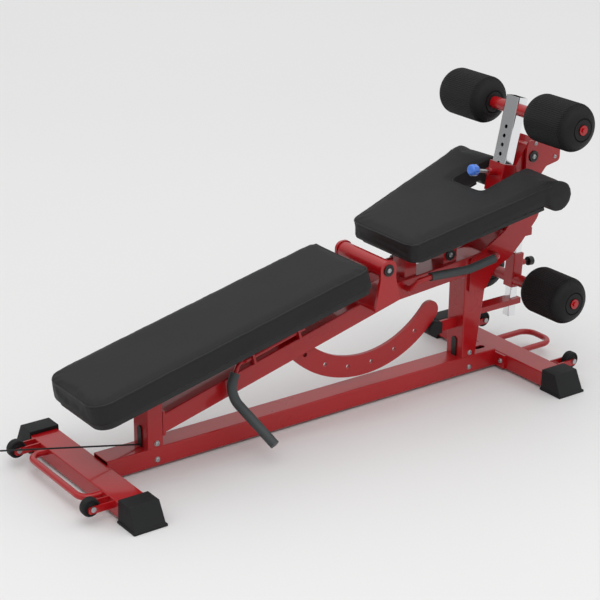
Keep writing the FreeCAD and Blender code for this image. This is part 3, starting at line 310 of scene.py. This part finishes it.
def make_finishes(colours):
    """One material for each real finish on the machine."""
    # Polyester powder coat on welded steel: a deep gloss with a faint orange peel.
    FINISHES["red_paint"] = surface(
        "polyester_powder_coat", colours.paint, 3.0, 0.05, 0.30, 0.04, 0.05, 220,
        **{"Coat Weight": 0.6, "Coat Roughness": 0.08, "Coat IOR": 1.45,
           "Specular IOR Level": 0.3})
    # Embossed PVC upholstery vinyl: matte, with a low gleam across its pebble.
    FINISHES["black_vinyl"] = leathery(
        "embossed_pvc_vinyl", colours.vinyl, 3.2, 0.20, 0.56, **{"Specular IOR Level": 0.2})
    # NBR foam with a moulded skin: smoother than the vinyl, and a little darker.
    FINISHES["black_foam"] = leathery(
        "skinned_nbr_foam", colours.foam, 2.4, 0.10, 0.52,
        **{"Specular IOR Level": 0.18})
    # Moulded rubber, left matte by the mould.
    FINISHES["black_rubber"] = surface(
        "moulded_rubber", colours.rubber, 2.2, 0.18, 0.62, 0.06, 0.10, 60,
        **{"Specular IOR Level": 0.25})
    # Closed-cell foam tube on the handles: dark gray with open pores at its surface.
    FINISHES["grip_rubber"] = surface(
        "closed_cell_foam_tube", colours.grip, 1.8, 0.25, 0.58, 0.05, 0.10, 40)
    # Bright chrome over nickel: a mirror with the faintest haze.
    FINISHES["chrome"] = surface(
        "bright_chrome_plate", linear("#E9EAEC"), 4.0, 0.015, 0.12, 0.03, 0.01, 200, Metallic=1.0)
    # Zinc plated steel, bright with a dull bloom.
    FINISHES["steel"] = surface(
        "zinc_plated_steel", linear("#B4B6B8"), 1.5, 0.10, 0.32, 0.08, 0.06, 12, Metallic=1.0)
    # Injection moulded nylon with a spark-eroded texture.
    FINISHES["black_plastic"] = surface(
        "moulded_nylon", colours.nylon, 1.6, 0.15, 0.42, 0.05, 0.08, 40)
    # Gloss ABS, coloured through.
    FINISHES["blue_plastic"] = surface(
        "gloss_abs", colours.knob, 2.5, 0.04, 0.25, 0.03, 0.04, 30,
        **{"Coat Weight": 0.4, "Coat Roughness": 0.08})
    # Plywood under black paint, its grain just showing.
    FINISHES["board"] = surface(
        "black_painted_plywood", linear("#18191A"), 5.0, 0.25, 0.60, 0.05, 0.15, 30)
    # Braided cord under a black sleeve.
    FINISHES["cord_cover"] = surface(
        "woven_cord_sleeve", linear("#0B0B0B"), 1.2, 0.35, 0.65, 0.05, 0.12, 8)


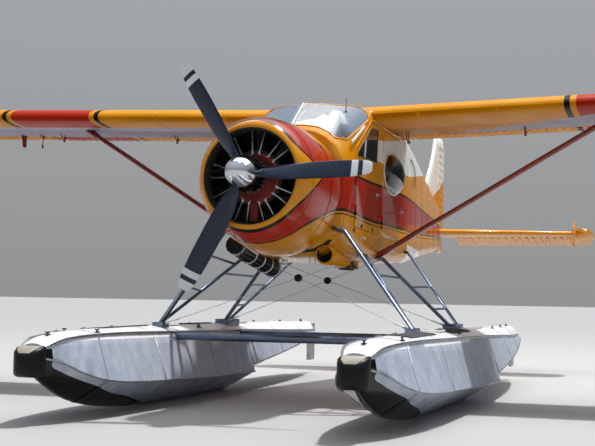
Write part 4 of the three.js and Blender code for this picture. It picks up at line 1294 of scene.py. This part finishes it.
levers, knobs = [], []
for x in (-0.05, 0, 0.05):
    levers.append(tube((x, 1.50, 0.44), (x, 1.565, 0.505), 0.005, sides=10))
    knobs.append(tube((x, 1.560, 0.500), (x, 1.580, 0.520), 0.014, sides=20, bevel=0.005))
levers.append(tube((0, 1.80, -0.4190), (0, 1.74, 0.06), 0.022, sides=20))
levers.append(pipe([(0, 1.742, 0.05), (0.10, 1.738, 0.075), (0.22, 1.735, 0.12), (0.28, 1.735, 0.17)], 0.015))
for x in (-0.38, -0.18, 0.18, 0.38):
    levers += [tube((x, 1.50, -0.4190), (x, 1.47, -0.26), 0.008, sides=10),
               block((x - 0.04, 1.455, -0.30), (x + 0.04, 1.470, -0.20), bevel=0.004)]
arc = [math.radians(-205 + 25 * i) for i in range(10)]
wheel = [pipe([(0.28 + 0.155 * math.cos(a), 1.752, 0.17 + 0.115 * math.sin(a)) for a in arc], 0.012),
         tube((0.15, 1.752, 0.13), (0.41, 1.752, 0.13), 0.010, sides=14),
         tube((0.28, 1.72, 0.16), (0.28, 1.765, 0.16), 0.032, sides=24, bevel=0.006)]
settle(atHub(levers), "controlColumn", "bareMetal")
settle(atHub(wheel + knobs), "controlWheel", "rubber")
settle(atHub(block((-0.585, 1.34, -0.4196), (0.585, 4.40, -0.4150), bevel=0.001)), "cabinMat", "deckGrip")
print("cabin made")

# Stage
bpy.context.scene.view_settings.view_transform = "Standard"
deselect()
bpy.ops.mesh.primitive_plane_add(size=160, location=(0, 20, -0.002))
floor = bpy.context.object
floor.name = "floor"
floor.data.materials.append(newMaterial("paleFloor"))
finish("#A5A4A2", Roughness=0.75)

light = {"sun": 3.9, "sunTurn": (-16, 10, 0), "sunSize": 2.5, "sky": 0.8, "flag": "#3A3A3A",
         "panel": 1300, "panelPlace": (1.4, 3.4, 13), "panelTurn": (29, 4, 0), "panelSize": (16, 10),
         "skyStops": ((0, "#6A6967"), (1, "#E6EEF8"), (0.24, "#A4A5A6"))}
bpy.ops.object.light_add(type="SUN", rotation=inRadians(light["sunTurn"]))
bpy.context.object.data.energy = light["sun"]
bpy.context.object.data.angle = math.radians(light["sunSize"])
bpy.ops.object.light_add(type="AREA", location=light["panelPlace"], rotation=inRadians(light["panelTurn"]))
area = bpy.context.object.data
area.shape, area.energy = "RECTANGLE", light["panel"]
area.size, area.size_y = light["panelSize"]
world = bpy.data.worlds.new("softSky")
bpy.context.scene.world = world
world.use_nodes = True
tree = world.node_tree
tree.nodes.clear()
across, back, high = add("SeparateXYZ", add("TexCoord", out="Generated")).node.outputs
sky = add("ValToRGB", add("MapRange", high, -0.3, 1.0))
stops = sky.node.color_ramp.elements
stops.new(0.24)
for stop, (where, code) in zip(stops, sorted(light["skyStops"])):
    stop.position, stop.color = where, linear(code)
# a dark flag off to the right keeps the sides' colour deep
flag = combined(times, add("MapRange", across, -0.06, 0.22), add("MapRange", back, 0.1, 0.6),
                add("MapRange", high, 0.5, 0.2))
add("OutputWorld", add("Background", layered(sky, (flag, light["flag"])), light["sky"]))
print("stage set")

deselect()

----------------

* [EXERCISE] Return all of the above records exactly, leaving no line out.

* [TASK ANSWER]
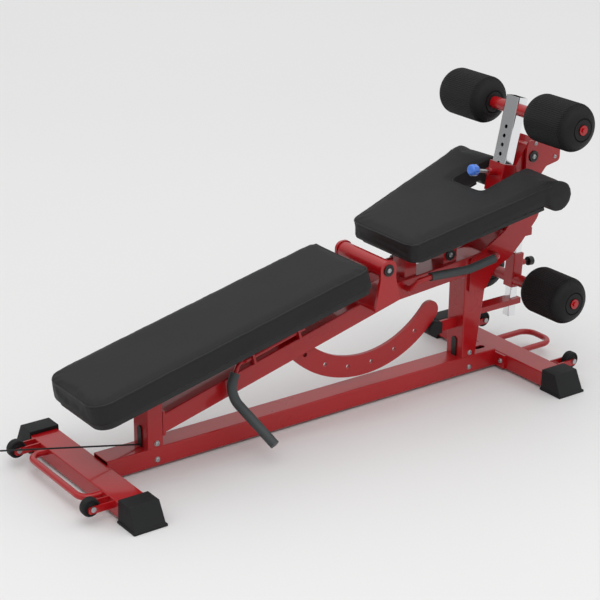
Keep writing the FreeCAD and Blender code for this image. This is part 3, starting at line 310 of scene.py. This part finishes it.
def make_finishes(colours):
    """One material for each real finish on the machine."""
    # Polyester powder coat on welded steel: a deep gloss with a faint orange peel.
    FINISHES["red_paint"] = surface(
        "polyester_powder_coat", colours.paint, 3.0, 0.05, 0.30, 0.04, 0.05, 220,
        **{"Coat Weight": 0.6, "Coat Roughness": 0.08, "Coat IOR": 1.45,
           "Specular IOR Level": 0.3})
    # Embossed PVC upholstery vinyl: matte, with a low gleam across its pebble.
    FINISHES["black_vinyl"] = leathery(
        "embossed_pvc_vinyl", colours.vinyl, 3.2, 0.20, 0.56, **{"Specular IOR Level": 0.2})
    # NBR foam with a moulded skin: smoother than the vinyl, and a little darker.
    FINISHES["black_foam"] = leathery(
        "skinned_nbr_foam", colours.foam, 2.4, 0.10, 0.52,
        **{"Specular IOR Level": 0.18})
    # Moulded rubber, left matte by the mould.
    FINISHES["black_rubber"] = surface(
        "moulded_rubber", colours.rubber, 2.2, 0.18, 0.62, 0.06, 0.10, 60,
        **{"Specular IOR Level": 0.25})
    # Closed-cell foam tube on the handles: dark gray with open pores at its surface.
    FINISHES["grip_rubber"] = surface(
        "closed_cell_foam_tube", colours.grip, 1.8, 0.25, 0.58, 0.05, 0.10, 40)
    # Bright chrome over nickel: a mirror with the faintest haze.
    FINISHES["chrome"] = surface(
        "bright_chrome_plate", linear("#E9EAEC"), 4.0, 0.015, 0.12, 0.03, 0.01, 200, Metallic=1.0)
    # Zinc plated steel, bright with a dull bloom.
    FINISHES["steel"] = surface(
        "zinc_plated_steel", linear("#B4B6B8"), 1.5, 0.10, 0.32, 0.08, 0.06, 12, Metallic=1.0)
    # Injection moulded nylon with a spark-eroded texture.
    FINISHES["black_plastic"] = surface(
        "moulded_nylon", colours.nylon, 1.6, 0.15, 0.42, 0.05, 0.08, 40)
    # Gloss ABS, coloured through.
    FINISHES["blue_plastic"] = surface(
        "gloss_abs", colours.knob, 2.5, 0.04, 0.25, 0.03, 0.04, 30,
        **{"Coat Weight": 0.4, "Coat Roughness": 0.08})
    # Plywood under black paint, its grain just showing.
    FINISHES["board"] = surface(
        "black_painted_plywood", linear("#18191A"), 5.0, 0.25, 0.60, 0.05, 0.15, 30)
    # Braided cord under a black sleeve.
    FINISHES["cord_cover"] = surface(
        "woven_cord_sleeve", linear("#0B0B0B"), 1.2, 0.35, 0.65, 0.05, 0.12, 8)


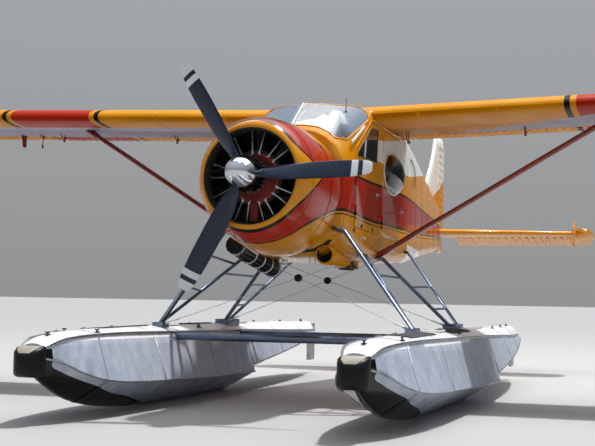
Write part 4 of the three.js and Blender code for this picture. It picks up at line 1294 of scene.py. This part finishes it.
levers, knobs = [], []
for x in (-0.05, 0, 0.05):
    levers.append(tube((x, 1.50, 0.44), (x, 1.565, 0.505), 0.005, sides=10))
    knobs.append(tube((x, 1.560, 0.500), (x, 1.580, 0.520), 0.014, sides=20, bevel=0.005))
levers.append(tube((0, 1.80, -0.4190), (0, 1.74, 0.06), 0.022, sides=20))
levers.append(pipe([(0, 1.742, 0.05), (0.10, 1.738, 0.075), (0.22, 1.735, 0.12), (0.28, 1.735, 0.17)], 0.015))
for x in (-0.38, -0.18, 0.18, 0.38):
    levers += [tube((x, 1.50, -0.4190), (x, 1.47, -0.26), 0.008, sides=10),
               block((x - 0.04, 1.455, -0.30), (x + 0.04, 1.470, -0.20), bevel=0.004)]
arc = [math.radians(-205 + 25 * i) for i in range(10)]
wheel = [pipe([(0.28 + 0.155 * math.cos(a), 1.752, 0.17 + 0.115 * math.sin(a)) for a in arc], 0.012),
         tube((0.15, 1.752, 0.13), (0.41, 1.752, 0.13), 0.010, sides=14),
         tube((0.28, 1.72, 0.16), (0.28, 1.765, 0.16), 0.032, sides=24, bevel=0.006)]
settle(atHub(levers), "controlColumn", "bareMetal")
settle(atHub(wheel + knobs), "controlWheel", "rubber")
settle(atHub(block((-0.585, 1.34, -0.4196), (0.585, 4.40, -0.4150), bevel=0.001)), "cabinMat", "deckGrip")
print("cabin made")

# Stage
bpy.context.scene.view_settings.view_transform = "Standard"
deselect()
bpy.ops.mesh.primitive_plane_add(size=160, location=(0, 20, -0.002))
floor = bpy.context.object
floor.name = "floor"
floor.data.materials.append(newMaterial("paleFloor"))
finish("#A5A4A2", Roughness=0.75)

light = {"sun": 3.9, "sunTurn": (-16, 10, 0), "sunSize": 2.5, "sky": 0.8, "flag": "#3A3A3A",
         "panel": 1300, "panelPlace": (1.4, 3.4, 13), "panelTurn": (29, 4, 0), "panelSize": (16, 10),
         "skyStops": ((0, "#6A6967"), (1, "#E6EEF8"), (0.24, "#A4A5A6"))}
bpy.ops.object.light_add(type="SUN", rotation=inRadians(light["sunTurn"]))
bpy.context.object.data.energy = light["sun"]
bpy.context.object.data.angle = math.radians(light["sunSize"])
bpy.ops.object.light_add(type="AREA", location=light["panelPlace"], rotation=inRadians(light["panelTurn"]))
area = bpy.context.object.data
area.shape, area.energy = "RECTANGLE", light["panel"]
area.size, area.size_y = light["panelSize"]
world = bpy.data.worlds.new("softSky")
bpy.context.scene.world = world
world.use_nodes = True
tree = world.node_tree
tree.nodes.clear()
across, back, high = add("SeparateXYZ", add("TexCoord", out="Generated")).node.outputs
sky = add("ValToRGB", add("MapRange", high, -0.3, 1.0))
stops = sky.node.color_ramp.elements
stops.new(0.24)
for stop, (where, code) in zip(stops, sorted(light["skyStops"])):
    stop.position, stop.color = where, linear(code)
# a dark flag off to the right keeps the sides' colour deep
flag = combined(times, add("MapRange", across, -0.06, 0.22), add("MapRange", back, 0.1, 0.6),
                add("MapRange", high, 0.5, 0.2))
add("OutputWorld", add("Background", layered(sky, (flag, light["flag"])), light["sky"]))
print("stage set")

deselect()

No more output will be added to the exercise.